Protein, carbs, fat — the three macronutrients. Each gets demonised and glorified in rotating cycles. The honest reality from nutrition research: all three are necessary; the ratios matter less than quality and total intake; the rules are simpler than the internet suggests.

Protein

Role: builds and maintains tissue; strong satiety; highest thermic effect (20-30% burned in digestion).

How much: 0.8 g/kg for sedentary baseline; 1.2-1.6 g/kg for active people; 1.6-2.2 g/kg during fat loss or muscle gain.

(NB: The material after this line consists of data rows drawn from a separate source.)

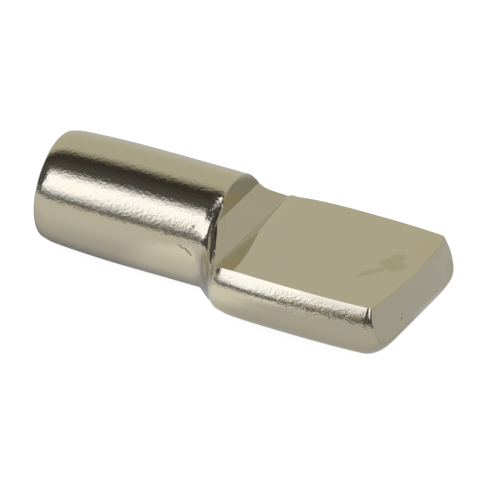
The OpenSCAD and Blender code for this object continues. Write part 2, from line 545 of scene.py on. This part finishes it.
# faint brown stain on the flat, warmer and greener tints towards the end
stain = most(blob((8.05, 0.22, FLAT_Z), (0.55, 0.60, 0.5), 20, 0.45, "xy"),
             blob((7.55, -0.80, FLAT_Z), (0.80, 0.20, 0.5), 58, 0.35, "xy"),
             blob((8.02, 0.95, FLAT_Z), (0.35, 0.28, 0.5), 20, 0.4, "xy"))
warm = blob((8.7, 2.3, FLAT_Z), (0.6, 1.0, 0.6), 0, 0.5, "xy")
olive = most(blob((9.3, 3.2, -0.75), (0.5, 0.45, 0.45)),
             blob((9.53, -0.51, -0.77), (0.14, 0.1, 0.1)))
for colour, mask, share in (((0.455, 0.405, 0.262), stain, 0.85),
                            ((0.55, 0.465, 0.30), warm, 0.6),
                            ((0.46, 0.47, 0.26), olive, 0.5),
                            # painted shade in the dents
                            ((0.16, 0.14, 0.09), dents_with_painted_shade, 0.7)):
    tone = mix(tone, colour, times(mask, share))
nt.links.new(tone, bsdf.inputs["Base Color"])
rough = ramp(noise(1.1, 3.0, 0.6), 0.35, 0.65, 0.04, 0.075)
nt.links.new(rough, bsdf.inputs["Roughness"])
pin.data.materials.append(nickel)

# ------------------------------------------------------------------------- floor
bpy.ops.mesh.primitive_plane_add(size=6.0, location=(0, 0, cad_box[0][2]))
floor = bpy.context.object
floor.name = "floor"
fm = bpy.data.materials.new("floor")
nt = cleared(fm)
lp = new("ShaderNodeLightPath")
FX, FY, _ = xyz(new("ShaderNodeNewGeometry").outputs["Position"])

# painted light and shade that reflections see of the floor: dimmer close in front and to
# the right, a painted bright patch beside the neck, dark far off, painted shade under the
# object and a painted shadow behind it
level = ramp_mm(FY, -6, -1, 0.66, 0.44)
painted_light_patch = times(ramp_mm(FX, -4, -2, 0.0, 0.36), ramp_mm(FX, 2.5, 0))
level = times(level, calc("ADD", ramp_mm(FX, 0.5, 3.5, 1.0, 0.78), painted_light_patch))
level = times(level, ramp_mm(FY, -60, -20, 0.1, 1.0))
# painted shade under the object
under = times(ramp_mm(FY, -2.6, -1.0, 0.0, 0.60), ramp_mm(FX, 8.5, 6.0))
level = times(level, without(under))
level = calc("MULTIPLY_ADD", ramp_mm(FY, 1, 2), calc("SUBTRACT", 0.44, level), level)
# painted shadow behind the object, in a darker, yellower colour
shadow = times(inside(FY, 8.0, 13.0, 0.5), inside(FX, -9.75, 9.75, 0.75))
mirrored = new("ShaderNodeEmission")
nt.links.new(mix((1.0, 1.0, 1.04), (0.36, 0.36, 0.26), shadow), mirrored.inputs[0])
bounced = most(lp.outputs["Is Glossy Ray"], lp.outputs["Is Transmission Ray"])
nt.links.new(times(bounced, level), mirrored.inputs[1])
# what the camera sees of it: nearly white, with the object's shadow
seen = new("ShaderNodeEmission")
seen.inputs[0].default_value = (1, 1, 1, 1)
nt.links.new(times(lp.outputs["Is Camera Ray"], 0.92), seen.inputs[1])
diff = new("ShaderNodeBsdfDiffuse")
diff.inputs[0].default_value = (0.3, 0.3, 0.3, 1)
both = joined("ShaderNodeAddShader", mirrored.outputs[0], seen.outputs[0])
whole = joined("ShaderNodeAddShader", diff.outputs[0], both.outputs[0])
nt.links.new(whole.outputs[0], new("ShaderNodeOutputMaterial").inputs[0])
floor.data.materials.append(fm)

# ------------------------------------------------------------------------- world
world = bpy.data.worlds.new("studio")
bpy.context.scene.world = world
nt = cleared(world)

BACKDROP, BACKDROP_RIGHT = (0.71, 0.71, 0.65), (0.63, 0.62, 0.58)
OVERHEAD, OVERHEAD_LOW = (0.062, 0.054, 0.055), (0.11, 0.11, 0.12)
SOFTBOX, GLOW = (1.80, 1.88, 2.36), (0.52, 0.50, 0.46)

dx, dy, dz = xyz(new("ShaderNodeTexCoord").outputs["Generated"])
# angle round the X axis: 0 level behind, 90 straight up, 180 level in front, in degrees
turn = times(calc("ARCTAN2", dz, dy), 180 / math.pi)
# from behind, up and over: backdrop, dark overhead, softbox
col = mix(BACKDROP, BACKDROP_RIGHT, ramp(dx, 0.30, 0.45))
col = mix(col, OVERHEAD, ramp(turn, 66, 87))
col = mix(col, OVERHEAD_LOW, ramp(turn, 92, 115))
# the softbox is in two parts with a gap between them; the right one reaches higher,
# and near the gap the lower edge of the left one is higher
lift = calc("ADD", turn, ramp(dx, 0.0, 0.15, 0.0, 22.0))
low = calc("MULTIPLY_ADD", ramp(dx, -0.352, -0.325, 0.0, 15.0), ramp(dx, 0.12, 0.05), turn)
lit = times(ramp(lift, 117, 139), ramp(low, 182, 156))
gap = times(ramp(dx, -0.16, -0.10), ramp(dx, 0.14, 0.08))
# where the left part ends, and the right one, which ends sooner the lower it is
out_l = ramp(calc("ADD", dx, ramp(turn, 148, 162, 0.0, 0.07)), -0.655, -0.70)
out_r = most(times(ramp(dx, 0.62, 0.70), ramp(turn, 122, 130)),
             times(ramp(dx, 0.10, 0.14), ramp(turn, 150, 156)),
             ramp(dx, 0.85, 0.90))
lit = times(lit, without(most(gap, out_r, out_l)))
# a weaker glow stands under the left part's raised edge
glow = times(ramp(dx, -0.352, -0.325), ramp(dx, -0.12, -0.16),
             ramp(turn, 140, 152), ramp(turn, 180, 166, 0.4, 1.0))
col = mix(mix(col, GLOW, glow), SOFTBOX, lit)
studio = new("ShaderNodeBackground")
nt.links.new(col, studio.inputs[0])
# the camera sees white instead
white = new("ShaderNodeBackground")
white.inputs[0].default_value = (1, 1, 1, 1)
shown = joined("ShaderNodeMixShader", studio.outputs[0], white.outputs[0])
nt.links.new(new("ShaderNodeLightPath").outputs["Is Camera Ray"], shown.inputs[0])
nt.links.new(shown.outputs[0], new("ShaderNodeOutputWorld").inputs[0])

# ---------------------------------------------------------------------- camera
# angles in degrees, the frame's middle in mm, the distance in mm, pixels to a mm
AZ, EL, ROLL, TX, TY, DIST, SCALE = 23.560, 28.266, 4.104, -1.622, 0.973, 300.18, 24.514
SENSOR, FRAME_PX = 36, 500
a, e, r = (math.radians(v) for v in (AZ, EL, ROLL))
back = Vector((math.sin(a) * math.cos(e), -math.cos(a) * math.cos(e), math.sin(e)))
right = Vector((math.cos(a), math.sin(a), 0))
up = back.cross(right)
cam_x = math.cos(r) * right + math.sin(r) * up
cam_y = -math.sin(r) * right + math.cos(r) * up
place = (DIST * back - (TX + 0.5 / SCALE) * cam_x - (TY - 0.5 / SCALE) * cam_y) * MM
cam = bpy.data.cameras.new("camera")
cam.sensor_width = SENSOR
cam.lens = SENSOR * DIST * SCALE / FRAME_PX
cam.clip_start = 0.01
cam_ob = bpy.data.objects.new("camera", cam)
cam_ob.matrix_world = Matrix((
    (cam_x.x, cam_y.x, back.x, place.x),
    (cam_x.y, cam_y.y, back.y, place.y),
    (cam_x.z, cam_y.z, back.z, place.z),
    (0, 0, 0, 1)))
bpy.context.scene.collection.objects.link(cam_ob)
bpy.context.scene.camera = cam_ob
bpy.context.scene.view_settings.view_transform = "Standard"
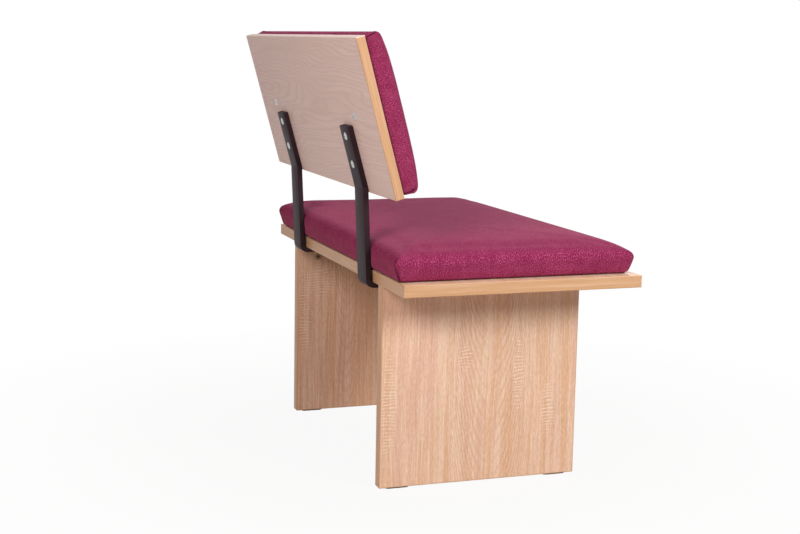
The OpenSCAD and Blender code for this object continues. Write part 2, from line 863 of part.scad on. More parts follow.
// Closed skin through rings listed from an upper pole to a last pole. From the ring numbered turned on,
// the rings come back up, and their quads are split the other way, so that both layers of a cover match.
module skin(rings, first_pole, last_pole, turned) {
    count = len(rings[0]);
    total = len(rings) * count;
    points = concat([for (points = rings) each points], [first_pole, last_pole]);
    faces = [
        for (j = [0:count - 1])
            [total, (j + 1) % count, j],
        for (i = [0:len(rings) - 2], j = [0:count - 1])
            let (next = (j + 1) % count, a = i * count + j, b = i * count + next)
            each i < turned
                ? split_quad(a, b, a + count, b + count)
                : [[a, b, a + count], [b, b + count, a + count]],
        for (j = [0:count - 1])
            [total - count + j, total - count + (j + 1) % count, total + 1]
    ];
    polyhedron(points = points, faces = faces, convexity = 6);
}

// Fabric cover: over the crown, down the sides, under the base and back up inside
module pad_cover(pad) {
    hem_round = fabric_t / 2;
    outer = concat(reversed(top_levels(pad, 0)), reversed(side_levels(pad, 0, 0)));
    hem = [
        [side_off - hem_round, 1, hem_under, 0, 0],
        [-hem_w, 1, hem_under, 0, 0],
        [-hem_w, 1, base_gap, 0, 0],
        [soft_gap, 1, base_gap, 0, 0]
    ];
    inner = concat(side_levels(pad, fabric_t, 1), top_levels(pad, fabric_t));
    rings = [for (level = concat(outer, hem, inner)) ring(pad[0], pad[1], level)];
    color(fabric_raspberry)
    skin(rings, [0, 0, pole_height(pad, 0)], [0, 0, pole_height(pad, fabric_t)], len(outer) + len(hem) - 1);
}

// Foam block: flat on the base, and its own small gap inside the cover everywhere else
module pad_foam(pad) {
    outer = concat(reversed(top_levels(pad, side_off)), reversed(side_levels(pad, side_off, 2)));
    rings = [for (level = concat(outer, [[0, 1, base_top, 0, 0]])) ring(pad[0], pad[1], level)];
    color(foam_cream)
    skin(rings, [0, 0, pole_height(pad, side_off)], [0, 0, base_top], len(rings));
}

// Places of the staples along a side, as distances from its middle
function spread(length) =
    let (reach = length / 2 - 3 * staple_in, gaps = ceil(2 * reach / staple_pitch))
    [for (k = [0:gaps]) -reach + 2 * reach * k / gaps];

module at_staples(pad) {
    for (x = spread(pad[0]), side = [-1, 1])
        translate([x, side * (pad[1] / 2 - staple_in), hem_under - staple_t]) children();
    for (y = spread(pad[1]), side = [-1, 1])
        translate([side * (pad[0] / 2 - staple_in), y, hem_under - staple_t])
        rotate([0, 0, 90]) children();
}

module pad_staples(pad) {
    color(zinc)
    at_staples(pad) {
        translate([-staple_w / 2, -staple_t / 2, 0]) cube([staple_w, staple_t, staple_t]);
        for (side = [-1, 1])
            translate([side * (staple_w - staple_t) / 2 - staple_t / 2, -staple_t / 2, 0])
            cube([staple_t, staple_t, staple_l]);
    }
}

module pad_base(pad, screw_places) {
    slot = staple_t + 2 * fit_gap;
    color(plywood)
    difference() {
        translate([0, 0, base_gap]) linear_extrude(base_t) rounded_rect(pad[0], pad[1], base_r);
        for (place = screw_places)
            translate([place[0], place[1], base_top]) nut_seat(base_t);
        at_staples(pad)
            for (side = [-1, 1])
                translate([side * (staple_w - staple_t) / 2 - slot / 2, -slot / 2, 0])
                cube([slot, slot, staple_l + fit_gap]);
    }
}

// Seat pad

seat_pad_screw_places = [for (x = seat_screw_xs, y = seat_screw_ys) [x, y - seat_pad_y]];
back_pad_screw_places = [for (x = back_screw_xs) [x, 0]];

module seat_pad_base() {
    on_seat_pad() pad_base(seat_pad, seat_pad_screw_places);
}

module seat_pad_foam() {
    on_seat_pad() pad_foam(seat_pad);
}

module seat_pad_cover() {
    on_seat_pad() pad_cover(seat_pad);
}

module seat_pad_staples() {
    on_seat_pad() pad_staples(seat_pad);
}

module seat_pad_screws() {
    for (place = seat_pad_screw_places)
        on_seat_pad() translate([place[0], place[1], -board_t]) rotate([180, 0, 0]) screw(seat_pad_screw_l);
}

module seat_pad_nuts() {
    for (place = seat_pad_screw_places)
        on_seat_pad() translate([place[0], place[1], base_top]) nut();
}

// Back pad

module back_pad_base() {
    on_back_front() pad_base(back_pad, back_pad_screw_places);
}

module back_pad_foam() {
    on_back_front() pad_foam(back_pad);
}

module back_pad_cover() {
    on_back_front() pad_cover(back_pad);
}

module back_pad_staples() {
    on_back_front() pad_staples(back_pad);
}

module back_pad_screws() {
    for (place = back_pad_screw_places)
        on_back_front() translate([place[0], place[1], -back_t]) rotate([180, 0, 0]) screw(back_pad_screw_l);
}

module back_pad_nuts() {
    for (place = back_pad_screw_places)
        on_back_front() translate([place[0], place[1], base_top]) nut();
}

// Named pieces

seat_board();
seat_band_front();
seat_band_rear();
seat_band_left();
seat_band_right();
leg_panel(-1);  // left_leg_panel
leg_band_upright(-1, 180);  // left_leg_band_front
leg_band_upright(-1, 0);  // left_leg_band_rear
leg_band_bottom(-1);  // left_leg_band_bottom
leg_panel(1);  // right_leg_panel
leg_band_upright(1, 180);  // right_leg_band_front
leg_band_upright(1, 0);  // right_leg_band_rear
leg_band_bottom(1);  // right_leg_band_bottom
glide(-1, glide_ys[0]);  // left_front_glide
glide(-1, glide_ys[1]);  // left_rear_glide
glide(1, glide_ys[0]);  // right_front_glide
glide(1, glide_ys[1]);  // right_rear_glide
cam_locks();
cam_bolts();
leg_dowels();
back_board();
back_band_top();
back_band_bottom();
back_band_left();
back_band_right();
back_bracket(-1);  // left_back_bracket
back_bracket(1);  // right_back_bracket
bracket_back_screws();
bracket_back_nuts();
bracket_seat_screws();
bracket_seat_nuts();
seat_pad_base();
seat_pad_foam();
seat_pad_cover();
seat_pad_staples();
seat_pad_screws();
seat_pad_nuts();
back_pad_base();
back_pad_foam();
back_pad_cover();
back_pad_staples();
back_pad_screws();
back_pad_nuts();
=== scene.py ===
"""Bench with a tilted backrest: upholstered pads, bent steel bars, board finishes, stage and camera."""

import math
from collections import namedtuple

import bmesh
import bpy
from bpy.props import FloatProperty, FloatVectorProperty, IntProperty, PointerProperty
from mathutils import Euler, Matrix, Vector


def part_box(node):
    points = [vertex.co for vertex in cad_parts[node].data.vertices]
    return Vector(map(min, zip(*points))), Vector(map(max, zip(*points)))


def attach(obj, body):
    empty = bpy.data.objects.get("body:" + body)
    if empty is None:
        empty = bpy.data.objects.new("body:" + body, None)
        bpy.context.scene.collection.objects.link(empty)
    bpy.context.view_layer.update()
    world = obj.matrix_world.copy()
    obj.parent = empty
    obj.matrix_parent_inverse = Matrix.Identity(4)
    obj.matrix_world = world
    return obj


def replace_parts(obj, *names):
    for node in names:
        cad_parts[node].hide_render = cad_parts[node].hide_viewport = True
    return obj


bl_info = {
    "name": "Bench with backrest",
    "version": (1, 0, 0),
    "blender": (4, 5, 0),
    "location": "3D View > Sidebar > Bench",
    "description": "Pads, bent bars, board finishes and a studio stage for a bench with a tilted backrest",
    "category": "Object",
}

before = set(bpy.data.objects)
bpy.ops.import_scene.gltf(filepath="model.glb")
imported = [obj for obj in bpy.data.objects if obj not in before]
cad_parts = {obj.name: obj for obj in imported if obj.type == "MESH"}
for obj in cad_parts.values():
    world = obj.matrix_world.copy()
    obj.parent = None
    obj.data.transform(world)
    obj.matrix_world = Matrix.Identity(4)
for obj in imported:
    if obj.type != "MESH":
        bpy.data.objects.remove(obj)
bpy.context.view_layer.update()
BODY = "root"

# Lengths up to this count as none, in metres, and the decimals that a length from the frame is rounded to
TINY = 1e-6
DECIMALS = 6
QUARTER_TURN = Matrix.Rotation(math.pi / 2, 4, "X")

# Leans of the bars' upright parts and of the backrest
BAR_LEAN = math.radians(3.2)
BACK_LEAN = math.radians(15.5)

# Directions up along the bars and the backrest, and rearwards out of them
ALONG_UPRIGHT = Vector((0, math.sin(BAR_LEAN), math.cos(BAR_LEAN)))
OUT_OF_UPRIGHT = Vector((0, math.cos(BAR_LEAN), -math.sin(BAR_LEAN)))
ALONG_BACK = Vector((0, math.sin(BACK_LEAN), math.cos(BACK_LEAN)))
OUT_OF_BACK = Vector((0, math.cos(BACK_LEAN), -math.sin(BACK_LEAN)))


def leaning_board(node):
    """Height and thickness of a board that leans with the backrest, worked out from its box."""
    low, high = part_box(node)
    deep, tall = high.y - low.y, high.z - low.z
    height = (tall * math.cos(BACK_LEAN) - deep * math.sin(BACK_LEAN)) / math.cos(2 * BACK_LEAN)
    thickness = (deep * math.cos(BACK_LEAN) - tall * math.sin(BACK_LEAN)) / math.cos(2 * BACK_LEAN)
    return round(height, DECIMALS), round(thickness, DECIMALS)


# Backrest with its edge bands on: the middle of its rear lower edge, its frame there, and the frame in the
# middle of its front face with Z out of that face
BAND_THICK = round(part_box("seat_band_rear")[1].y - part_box("seat_band_rear")[0].y, DECIMALS)
BARE_HEIGHT, BACK_THICK = leaning_board("back_board")
BACK_HEIGHT = BARE_HEIGHT + 2 * BAND_THICK
BARE_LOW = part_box("back_board")[0]
BARE_EDGE = Vector((0, BARE_LOW.y + BACK_THICK * math.cos(BACK_LEAN), BARE_LOW.z))
BACK_EDGE = Vector([round(part, DECIMALS) for part in BARE_EDGE - BAND_THICK * ALONG_BACK])
BACK_FRAME = Matrix.Translation(BACK_EDGE) @ Matrix.Rotation(-BACK_LEAN, 4, "X")
BACK_FRONT = BACK_FRAME @ Matrix.Translation((0, -BACK_THICK, BACK_HEIGHT / 2)) @ QUARTER_TURN

# Where the pads lie
SEAT_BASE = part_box("seat_pad_base")
SEAT_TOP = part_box("seat_board")[1].z
BACK_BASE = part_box("back_pad_base")
BACK_BASE_DEPTH = leaning_board("back_pad_base")[0]

# Turns that bring a board's or a band's grain along Y, with X across the grain and Z through it
UPRIGHT_GRAIN = ((0, 1, 0), (0, 0, 1), (1, 0, 0))
LENGTHWISE_GRAIN = ((0, 1, 0), (1, 0, 0), (0, 0, -1))
BACK_GRAIN = (ALONG_BACK, (1, 0, 0), OUT_OF_BACK)
DEPTHWISE_BAND = ((0, 0, 1), (0, 1, 0), (-1, 0, 0))
BACK_END_BAND = (OUT_OF_BACK, ALONG_BACK, (1, 0, 0))

# Growth arches of a decor. In metres: their middle across the grain, their width, which is how far off its
# middle an arch has fallen by as much, how far they wander, their pitch and how far they reach. core and
# depth are shares of ink, and waves the size of their wandering across and along the grain in millimetres.
Arch = namedtuple("Arch", "middle width wander pitch reach core depth waves", defaults=((60, 240),))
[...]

Sources: meat, fish, eggs, dairy, legumes, soy. Plant combos (rice + beans) cover complete amino acid profiles.

Carbohydrates

Role: primary energy source for brain and intense exercise; supports thyroid function; fibre supports gut health and satiety.

How much: no strict minimum (body can run on fat), but most people feel and perform better with 100-300 g/day depending on activity level.

Sources: prioritise whole grains, legumes, fruits, vegetables. Refined carbs (white flour, sugar) aren't categorically bad, but low fibre → less satiety and faster blood-sugar rollercoasters.

Fat

Role: hormone production, fat-soluble vitamin absorption, cell-membrane integrity, concentrated energy.

How much: 0.5-1.0 g/kg minimum. Below that, hormones suffer.

Sources: olive oil, nuts, seeds, fatty fish, avocado. Saturated fat in moderation is fine (recent research has softened older views). Avoid trans fats.

The synthesis

Most healthy diets land somewhere between 20-35% protein, 30-50% carbs, 20-35% fat. Exact ratios are less important than adequate protein, high fibre, minimal processed food, and total intake matched to your goals. Anyone telling you otherwise is usually selling a specific ratio.